È necessario sottolineare come la
Cina, sebbene risulti la seconda
potenza economica al mondo, venga annoverata tra i paesi in via di sviluppo
secondo Convenzione quadro dell’ONU sul cambiamento
climatico. Ma nel corso delle quasi due settimane di negoziati, i
diplomatici non sono addivenuti a risultati degni di nota. E gli sforzi tesi
alla riduzione delle emissioni di carbonio,
tra le altre cose, sembrano in una fase di stallo. Perciò, la Cop28 prenderà le mosse da queste premesse, ereditando le zone
grigie di Bonn.
I Global Stocktake
Il fronte compatto si è riproposto in questi giorni al vertice di Bonn, coeso sulle tematiche dei fondi per l’adattamento e sui Global Stocktake. E proprio da questo processo di verifica che si ridisegna ogni quinquennio, infatti, dipendono le politiche future.
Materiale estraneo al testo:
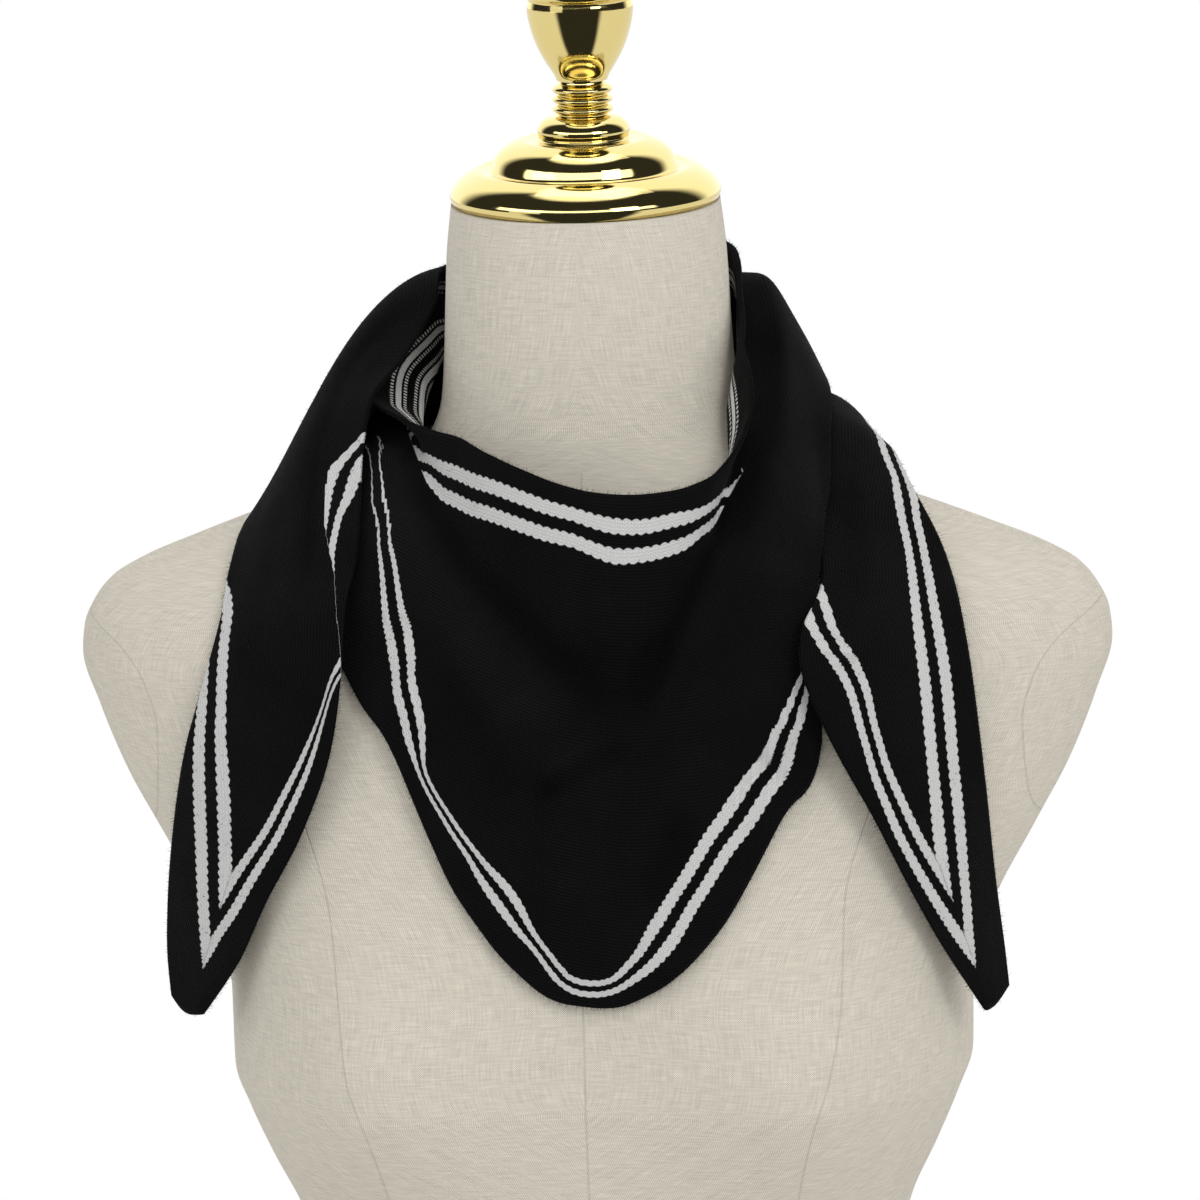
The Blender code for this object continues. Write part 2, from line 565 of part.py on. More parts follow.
def make_scarf(material, collection):
    points, faces, _ = form_mesh(FORM_SEGMENTS, FORM_RING_SPACING)
    form = Underlayer(points, faces, KNIT_THICKNESS / 2 + REST_GAP, FORM_REACH)
    left, right = COLLAR_CUTS["left"], COLLAR_CUTS["right"]

    # The lower layer of the first turn settles in one piece, so that the cut edges match.
    under_angles = np.concatenate([
        np.linspace(-180, left, WRAP_LEFT_SECTIONS), np.linspace(left, right, PANEL_SECTIONS)[1:],
    ])
    under = settle(collar_grid(under_angles, COLLAR_ROWS), form)
    cut = WRAP_LEFT_SECTIONS - 1
    wrap_left, panel = under[:cut + 1].copy(), under[cut:].copy()
    wrap_left[-1] -= seam_step(under[cut - 1], under[cut])
    panel[0] += seam_step(under[cut - 1], under[cut])
    right_step = seam_step(under[-2], under[-1])

    right_marks = np.array(END_RIGHT_SECTIONS, float)
    end_right, _ = strip_grid(right_marks, *END_RIGHT_GRID)
    end_right = settle(end_right, form, [as_layer(panel)])

    over_angles = right + (180 - right) * np.array(WRAP_RIGHT_SHARES)
    wrap_right = collar_grid(over_angles, COLLAR_ROWS)
    wrap_right[0] = panel[-1] + right_step
    wrap_right = settle(wrap_right, form, [as_layer(end_right, REST_GAP)], held=0)
    panel[-1] -= right_step

    left_marks = np.array([row[:4] for row in END_LEFT_SECTIONS], float)
    depth_table = np.column_stack([stations_of(left_marks), [row[4] for row in END_LEFT_SECTIONS]])
    end_left, at = strip_grid(left_marks, *END_LEFT_GRID, END_LEFT_START)
    end_left = lower_pleat(end_left, smooth(depth_table, at))
    end_left = settle(end_left, form, [as_layer(bridge_tuck(wrap_left)), as_layer(bridge_tuck(panel))])

    make_cloth("scarf_front_panel", panel, material, collection)
    make_cloth("scarf_wrap_left", wrap_left, material, collection)
    make_cloth("scarf_wrap_right", wrap_right, material, collection)
    make_cloth("scarf_end_left", end_left, material, collection)
    make_cloth("scarf_end_right", end_right, material, collection)


def seam_step(before, section):
    """Half the seam gap, square to the cut, as a step along the strip at each point of a cut section."""
    way = section - before
    way /= np.linalg.norm(way, axis=1, keepdims=True)
    cut = np.gradient(section, axis=0)
    cut /= np.linalg.norm(cut, axis=1, keepdims=True)
    return SEAM_GAP / 2 * way / np.linalg.norm(np.cross(way, cut), axis=1, keepdims=True)


def main():
    clear_scene()
    collection = bpy.data.collections.new(COLLECTION)
    bpy.context.scene.collection.children.link(collection)
    make_dress_form(make_material("linen"), collection)
    make_finial(make_material("polished gold"), collection)
    make_scarf(make_material("black knit"), collection)


main()
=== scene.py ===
# Knitted triangle scarf wound once round the neck of a limbless dress form.
# Tables are in millimetres; an angle round the neck is 0 at the front and grows towards +X.
import json
import math
import bpy
import numpy as np
from mathutils import Matrix, Vector
from mathutils.bvhtree import BVHTree

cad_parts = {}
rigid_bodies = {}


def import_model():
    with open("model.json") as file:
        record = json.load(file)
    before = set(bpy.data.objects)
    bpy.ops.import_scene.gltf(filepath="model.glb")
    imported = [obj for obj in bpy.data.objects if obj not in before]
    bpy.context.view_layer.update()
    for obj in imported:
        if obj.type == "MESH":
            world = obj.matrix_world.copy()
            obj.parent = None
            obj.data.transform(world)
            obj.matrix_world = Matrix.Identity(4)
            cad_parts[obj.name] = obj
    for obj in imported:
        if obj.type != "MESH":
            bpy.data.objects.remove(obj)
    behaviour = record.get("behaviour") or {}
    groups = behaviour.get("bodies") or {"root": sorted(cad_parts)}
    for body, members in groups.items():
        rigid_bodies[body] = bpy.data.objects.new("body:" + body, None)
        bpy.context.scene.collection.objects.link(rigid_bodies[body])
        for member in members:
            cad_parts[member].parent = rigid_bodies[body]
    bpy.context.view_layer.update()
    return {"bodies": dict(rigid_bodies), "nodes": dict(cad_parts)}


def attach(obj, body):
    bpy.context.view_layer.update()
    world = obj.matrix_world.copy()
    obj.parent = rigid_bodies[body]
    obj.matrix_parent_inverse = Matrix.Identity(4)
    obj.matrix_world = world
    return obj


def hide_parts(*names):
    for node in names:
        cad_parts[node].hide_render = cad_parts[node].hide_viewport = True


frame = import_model()
mm = 0.001
root = list(frame["bodies"])[0]
print("frame loaded:", len(frame["nodes"]), "nodes")


# Reading tables and grids

bodyMiddle = np.array((0, 0, 350))


def smoothRead(table, at):
    # columns read at new values of the first column, smooth and without overshoot
    rows = np.array(table, float)
    x, y = rows[:, 0], rows[:, 1:]
    step = np.diff(x)
    slope = np.diff(y, axis=0) / step[:, None]
    tangent = np.zeros_like(y)
    tangent[0], tangent[-1] = slope[0], slope[-1]
    before, after = slope[:-1], slope[1:]
    weightA = (2 * step[1:] + step[:-1])[:, None]
    weightB = (step[1:] + 2 * step[:-1])[:, None]
    same = before * after > 0
    safe = np.where(same, weightA * after + weightB * before, 1.0)
    tangent[1:-1] = np.where(same, (weightA + weightB) * before * after / safe, 0.0)
    at = np.atleast_1d(np.asarray(at, float))
    i = np.clip(np.searchsorted(x, at, side="right") - 1, 0, len(step) - 1)
    t = ((at - x[i]) / step[i])[:, None]
    span = step[i][:, None]
    return ((1 + 2 * t) * (1 - t) ** 2 * y[i] + t * (1 - t) ** 2 * span * tangent[i]
            + t * t * (3 - 2 * t) * y[i + 1] + t * t * (t - 1) * span * tangent[i + 1])


def splineRead(values, at):
    # values at whole numbers 0, 1, 2 ... read between them on a natural cubic spline
    values = np.asarray(values, float)
    count = len(values)
    system = np.eye(count)
    right = np.zeros_like(values)
    for k in range(1, count - 1):
        system[k, k - 1:k + 2] = (1, 4, 1)
        right[k] = 6 * (values[k - 1] - 2 * values[k] + values[k + 1])
    bend = np.linalg.solve(system, right.reshape(count, -1)).reshape(values.shape)
    i = np.clip(np.floor(at).astype(int), 0, count - 2)
    t = np.asarray(at) - i
    shape = (len(t),) + (1,) * (values.ndim - 1)
    t = t.reshape(shape)
    return ((1 - t) * values[i] + t * values[i + 1]
            + ((1 - t) ** 3 - (1 - t)) * bend[i] / 6 + (t ** 3 - t) * bend[i + 1] / 6)


def across(marks, shares, count):
    at = np.linspace(0, 1, count)
    return np.array([smoothRead(np.column_stack([shares, section]), at) for section in marks])


def smoothStep(t):
    return t * t * (3 - 2 * t)


def runOf(line):
    # how far along a line each of its points lies
    return np.concatenate([[0], np.cumsum(np.linalg.norm(np.diff(line, axis=0), axis=1))])


def runAcross(grid):
    # the same for each section of a grid, over its folds
    lengths = np.linalg.norm(np.diff(grid, axis=1), axis=2)
    return np.concatenate([np.zeros((len(grid), 1)), np.cumsum(lengths, axis=1)], axis=1)


def gridCross(grid):
    return np.cross(np.gradient(grid, axis=0), np.gradient(grid, axis=1))


def gridNormals(grid):
    normals = gridCross(grid)
    normals /= np.maximum(np.linalg.norm(normals, axis=2, keepdims=True), 1e-9)
    return -normals if np.sum(normals * (grid - bodyMiddle)) < 0 else normals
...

Un indicatore delle azioni intraprese negli ultimi quattro anni, nonché una base di partenza per pianificare le misure di domani. A Bonn è emersa – anzi, si è ribadita – la disparità delle emissioni nonché la diversa incidenza che i Paesi hanno nella questione dell’inquinamento globale. In altre parole, il fronte del Sud globale ci ha tenuto a sottolineare come, sebbene le responsabilità siano comuni, il peso esercitato da ogni Paese sia diverso. Una dichiarazione simile porta anche a una diversa valutazione monetaria. Il contributo del singolo Paese, infatti, non sarebbe basato solo sulla disponibilità economica, ma calcolato in base al ruolo avuto nei processi di industrializzazione.